DATASET CONTENT →

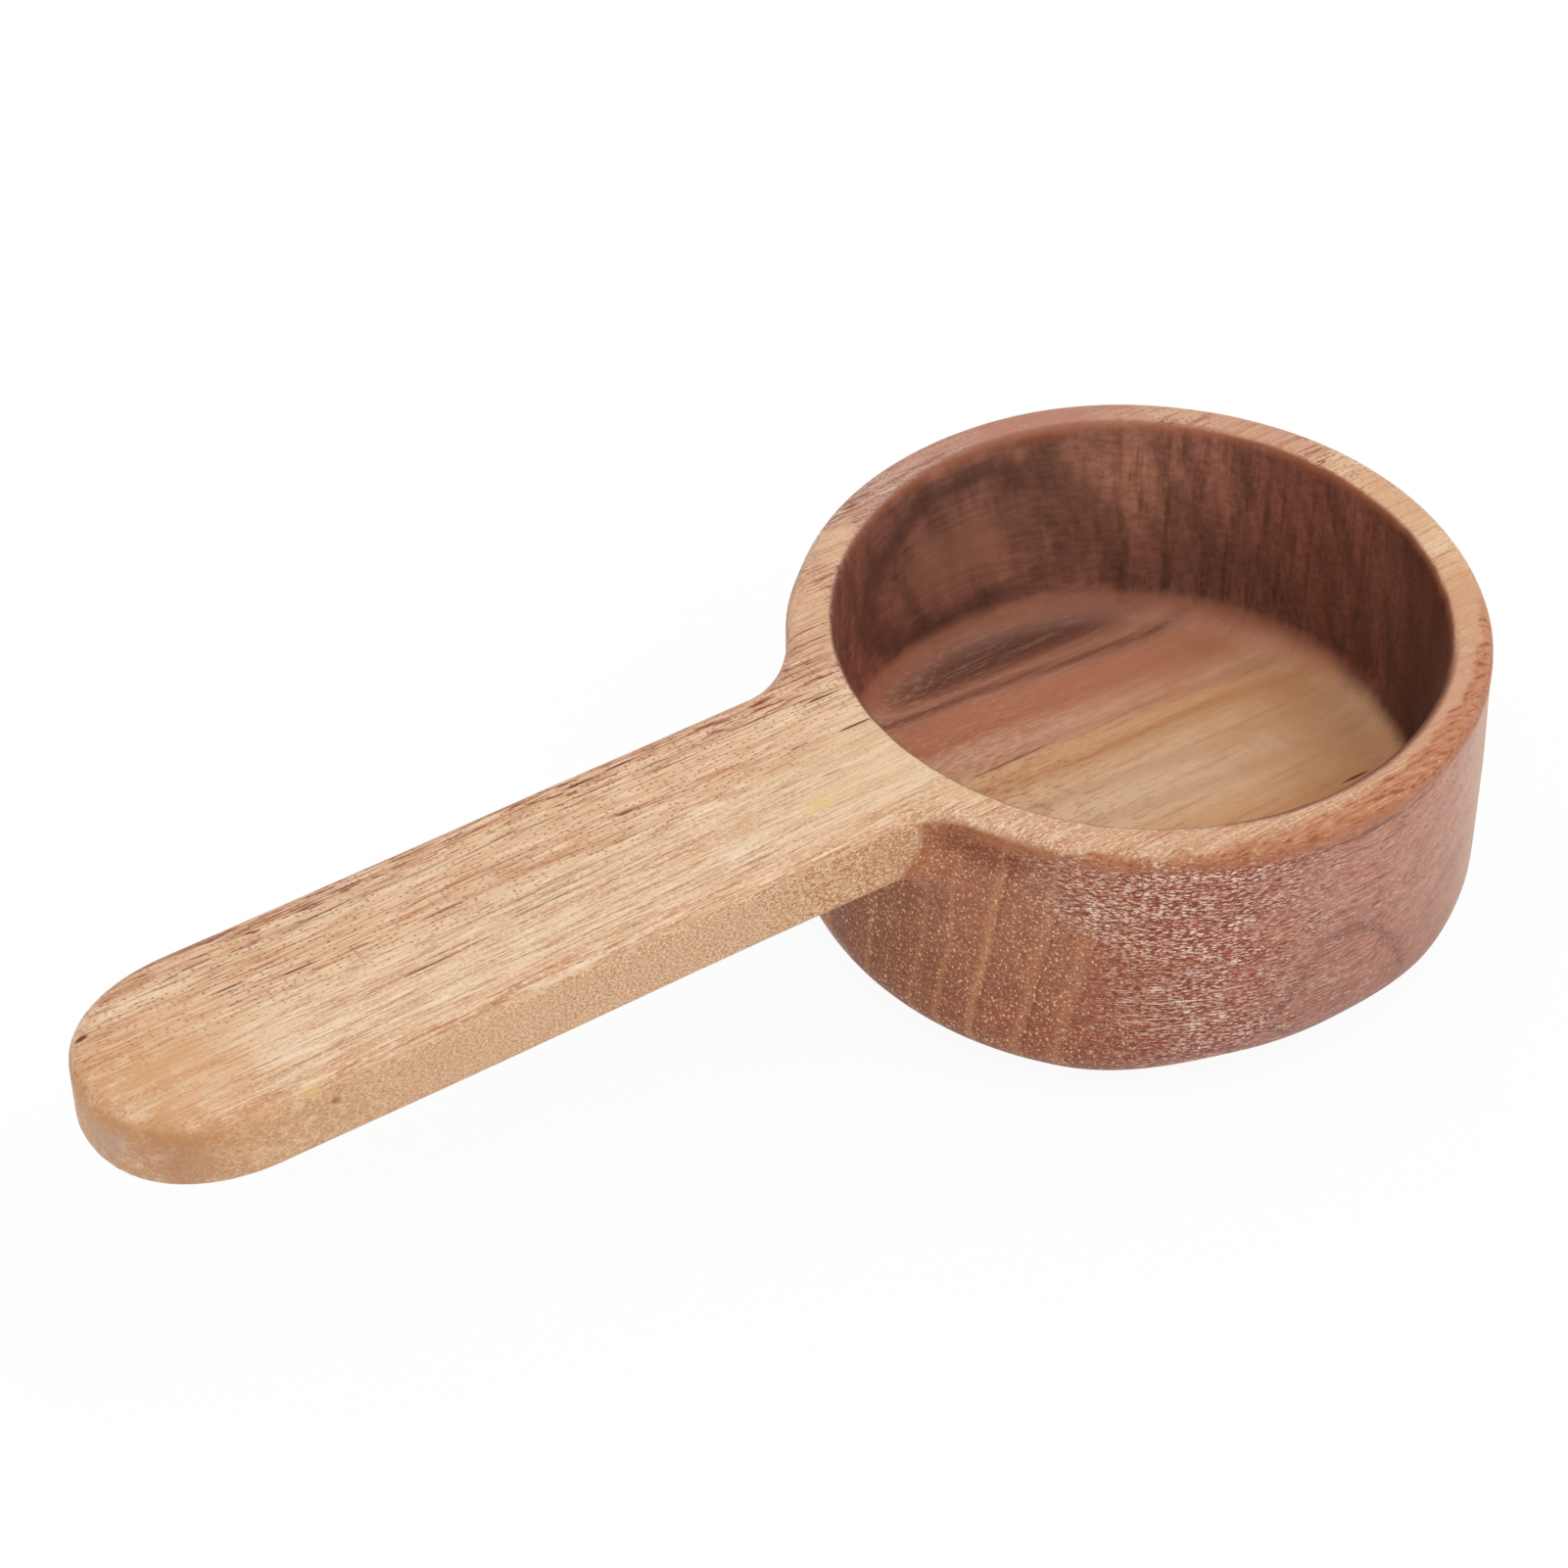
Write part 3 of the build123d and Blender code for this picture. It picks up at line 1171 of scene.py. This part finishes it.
    top_patches: tuple[Patch, ...] = (
        Patch((-26.0, -2.0, RIM), (11.0, 7.5, 3.0), Shade.CREAM, 0.5),
        Patch((-21.0, 13.0, RIM), (5.0, 7.0, 3.0), Shade.HONEY, 0.6),
        Patch((14.0, -20.0, RIM), (18.0, 9.0, 3.0), Shade.RIM_TAN, 0.75),
        Patch((21.0, -12.0, RIM), (6.0, 7.0, 3.0), Shade.TAN, 0.8),
        Patch((25.0, 0.0, RIM), (5.0, 7.0, 3.0), Shade.TAN, 0.6),
        Patch((20.5, 13.0, RIM), (7.0, 8.0, 3.0), Shade.RIM_TAN, 0.6),
        Patch((8.0, 22.8, RIM), (12.0, 5.0, 3.0), Shade.MAUVE, 0.85),
        Patch((-14.5, 19.5, RIM), (5.0, 3.5, 3.0), Shade.CREAM, 0.5),
        Patch((-80.0, -2.0, RIM), (8.0, 4.5, 2.0), Shade.GOLD, 0.4),
        Patch((-31.0, -4.0, RIM), (2.4, 0.8, 2.0), Shade.STRAW, 0.55),
        Patch((-74.6, -8.4, 23.6), (1.6, 1.1, 1.3), Shade.STRAW, 0.6),
        Patch((-84.0, -6.0, 24.4), (3.6, 2.2, 1.8), Shade.GOLD_BROWN, 0.45, 1.0, 2.0),
        Patch((-81.8, -7.6, 24.2), (1.6, 1.0, 1.2), Shade.ORANGE_BROWN, 0.6, 1.0, 2.0),
        Patch((-80.4, -1.0, RIM), (2.6, 1.2, 2.0), Shade.GOLD, 0.5, 1.0),
        Patch((-78.5, 2.8, RIM), (3.0, 1.2, 2.0), Shade.GOLD, 0.45, 1.0),
        Patch((-80.0, 7.6, RIM), (8.0, 1.8, 2.0), Shade.RIM_TAN, 0.45, 1.0),
    )
    side_patches: tuple[Patch, ...] = (
        Patch((-73.0, -8.6, 22.6), (0.7, 1.0, 0.6), Shade.LINE_BROWN, 0.75),
        Patch((-86.9, -2.2, 21.4), (2.8, 3.6, 3.2), Shade.ASH, 0.75, 1.0, 2.2),
        Patch((-83.6, -6.8, 21.4), (3.6, 3.2, 4.2), Shade.TIP_BROWN, 0.6, 0.7, 1.8),
    )
    wall_patches: tuple[Patch, ...] = (
        Patch((-26.2, -9.6, 21.0), (3.4, 4.0, 4.5), Shade.ORANGE_BROWN, 0.9, 0.9),
    )
    # Painted shade: a dark patch in the corner below the neck, where the handle meets the bowl's wall.
    neck_shade_patch: Patch = Patch((-23.2, -12.2, 22.9), (6.0, 6.0, 3.0), Shade.NECK_SHADE_BROWN, 1.0, 0.9, 2.0)
    floor_patches: tuple[Patch, ...] = (
        Patch((18.0, 0.0, FLOOR), (14.0, 18.0, 4.0), Shade.FLOOR_AMBER, 0.7, 1.0),
        Patch((-8.0, 15.0, FLOOR), (10.0, 2.0, 3.0), Shade.FLOOR_RUSSET, 0.4, 1.0),
        Patch((12.0, 11.0, FLOOR), (10.0, 5.0, 3.0), Shade.FLOOR_RUSSET, 0.5, 1.0),
        Patch((-4.5, 8.7, FLOOR), (5.0, 0.2, 1.5), Shade.LINE_BROWN, 0.6, 0.6, 1.0),
        Patch((16.2, -7.4, FLOOR), (1.8, 0.17, 1.5), Shade.SLIT, 0.9, 0.6, 0.8),
    )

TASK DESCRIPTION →
Give back the data above exactly as it appears.

RESPONSE →
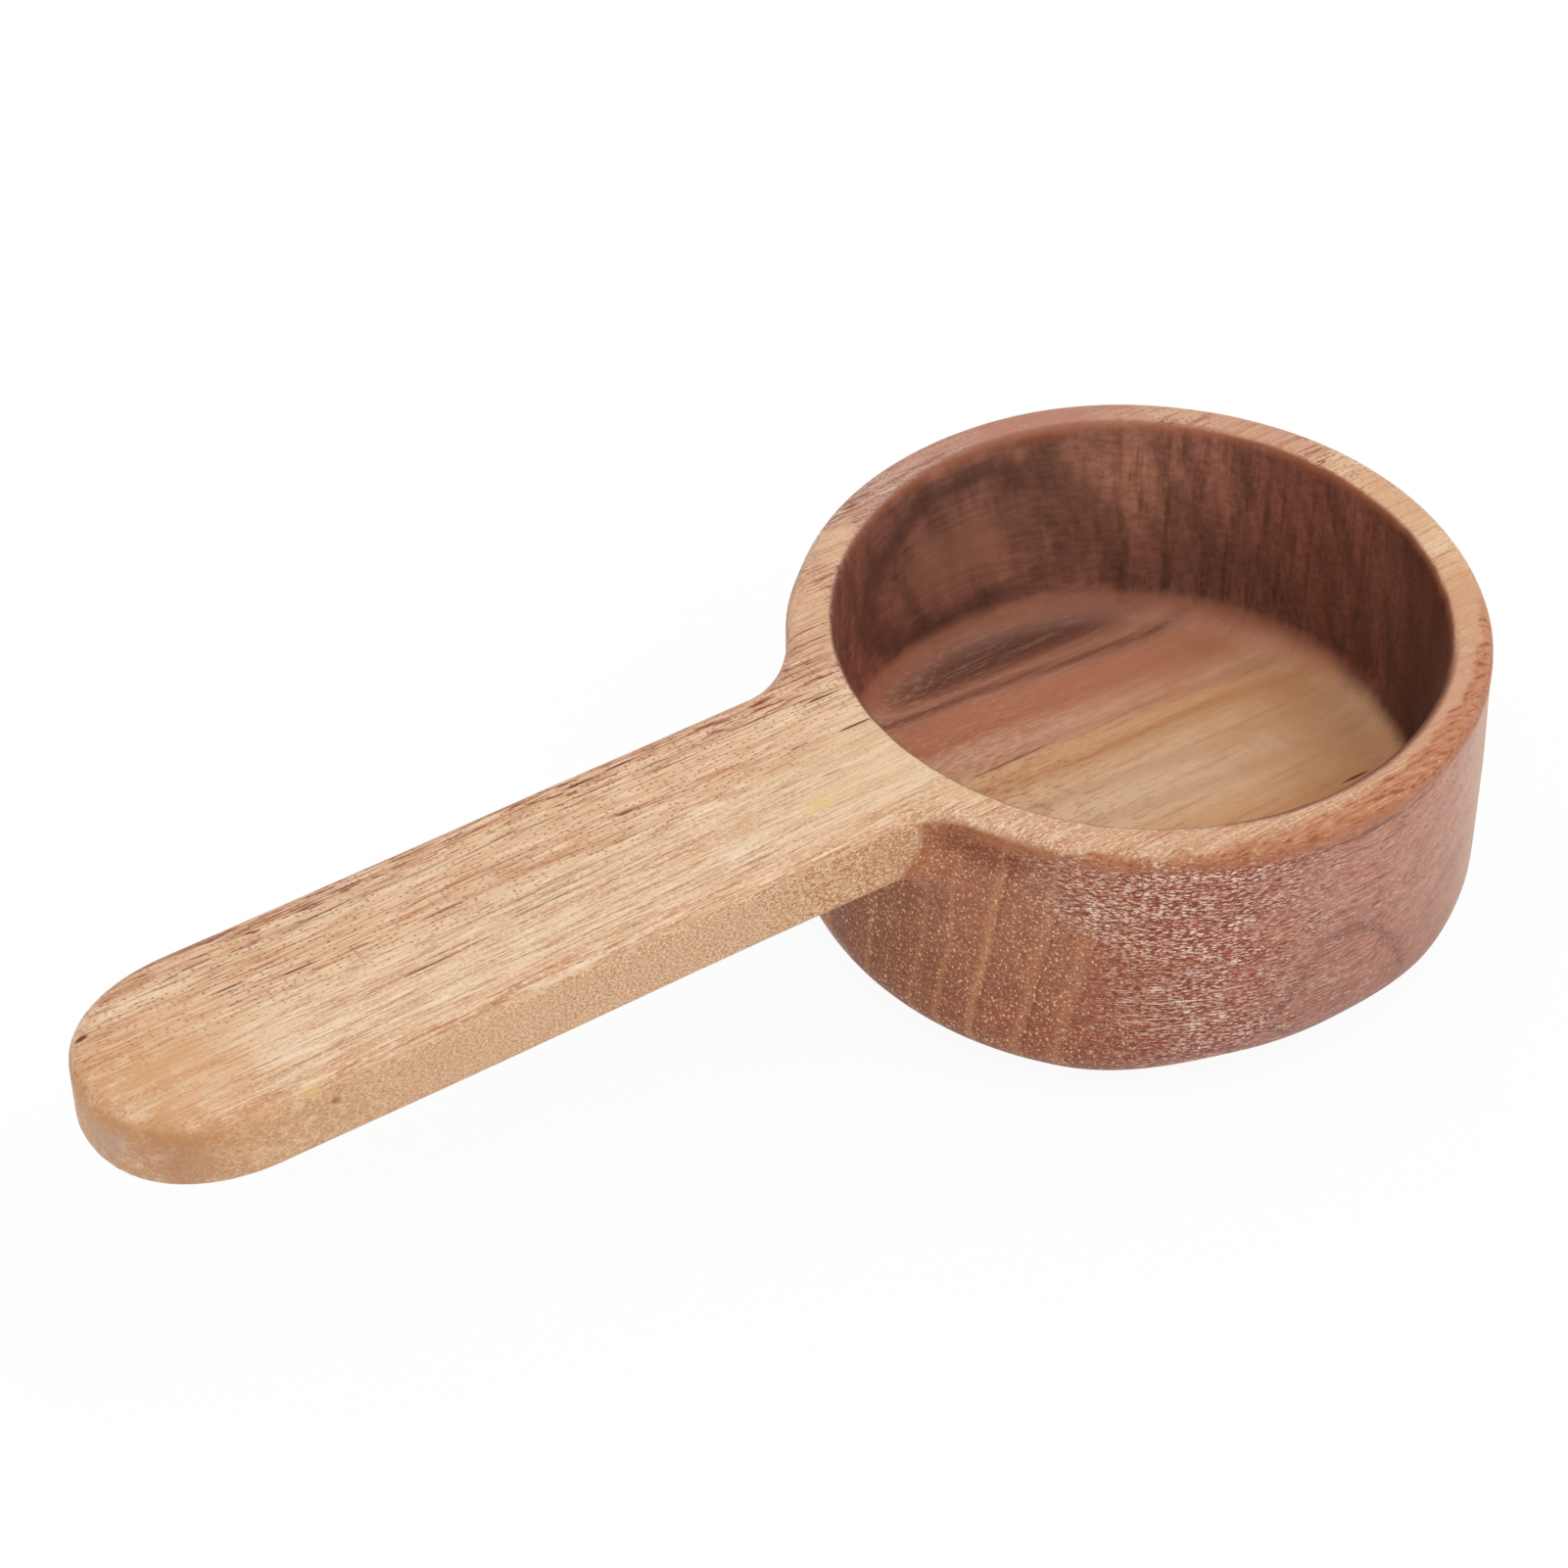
Write part 3 of the build123d and Blender code for this picture. It picks up at line 1171 of scene.py. This part finishes it.
    top_patches: tuple[Patch, ...] = (
        Patch((-26.0, -2.0, RIM), (11.0, 7.5, 3.0), Shade.CREAM, 0.5),
        Patch((-21.0, 13.0, RIM), (5.0, 7.0, 3.0), Shade.HONEY, 0.6),
        Patch((14.0, -20.0, RIM), (18.0, 9.0, 3.0), Shade.RIM_TAN, 0.75),
        Patch((21.0, -12.0, RIM), (6.0, 7.0, 3.0), Shade.TAN, 0.8),
        Patch((25.0, 0.0, RIM), (5.0, 7.0, 3.0), Shade.TAN, 0.6),
        Patch((20.5, 13.0, RIM), (7.0, 8.0, 3.0), Shade.RIM_TAN, 0.6),
        Patch((8.0, 22.8, RIM), (12.0, 5.0, 3.0), Shade.MAUVE, 0.85),
        Patch((-14.5, 19.5, RIM), (5.0, 3.5, 3.0), Shade.CREAM, 0.5),
        Patch((-80.0, -2.0, RIM), (8.0, 4.5, 2.0), Shade.GOLD, 0.4),
        Patch((-31.0, -4.0, RIM), (2.4, 0.8, 2.0), Shade.STRAW, 0.55),
        Patch((-74.6, -8.4, 23.6), (1.6, 1.1, 1.3), Shade.STRAW, 0.6),
        Patch((-84.0, -6.0, 24.4), (3.6, 2.2, 1.8), Shade.GOLD_BROWN, 0.45, 1.0, 2.0),
        Patch((-81.8, -7.6, 24.2), (1.6, 1.0, 1.2), Shade.ORANGE_BROWN, 0.6, 1.0, 2.0),
        Patch((-80.4, -1.0, RIM), (2.6, 1.2, 2.0), Shade.GOLD, 0.5, 1.0),
        Patch((-78.5, 2.8, RIM), (3.0, 1.2, 2.0), Shade.GOLD, 0.45, 1.0),
        Patch((-80.0, 7.6, RIM), (8.0, 1.8, 2.0), Shade.RIM_TAN, 0.45, 1.0),
    )
    side_patches: tuple[Patch, ...] = (
        Patch((-73.0, -8.6, 22.6), (0.7, 1.0, 0.6), Shade.LINE_BROWN, 0.75),
        Patch((-86.9, -2.2, 21.4), (2.8, 3.6, 3.2), Shade.ASH, 0.75, 1.0, 2.2),
        Patch((-83.6, -6.8, 21.4), (3.6, 3.2, 4.2), Shade.TIP_BROWN, 0.6, 0.7, 1.8),
    )
    wall_patches: tuple[Patch, ...] = (
        Patch((-26.2, -9.6, 21.0), (3.4, 4.0, 4.5), Shade.ORANGE_BROWN, 0.9, 0.9),
    )
    # Painted shade: a dark patch in the corner below the neck, where the handle meets the bowl's wall.
    neck_shade_patch: Patch = Patch((-23.2, -12.2, 22.9), (6.0, 6.0, 3.0), Shade.NECK_SHADE_BROWN, 1.0, 0.9, 2.0)
    floor_patches: tuple[Patch, ...] = (
        Patch((18.0, 0.0, FLOOR), (14.0, 18.0, 4.0), Shade.FLOOR_AMBER, 0.7, 1.0),
        Patch((-8.0, 15.0, FLOOR), (10.0, 2.0, 3.0), Shade.FLOOR_RUSSET, 0.4, 1.0),
        Patch((12.0, 11.0, FLOOR), (10.0, 5.0, 3.0), Shade.FLOOR_RUSSET, 0.5, 1.0),
        Patch((-4.5, 8.7, FLOOR), (5.0, 0.2, 1.5), Shade.LINE_BROWN, 0.6, 0.6, 1.0),
        Patch((16.2, -7.4, FLOOR), (1.8, 0.17, 1.5), Shade.SLIT, 0.9, 0.6, 0.8),
    )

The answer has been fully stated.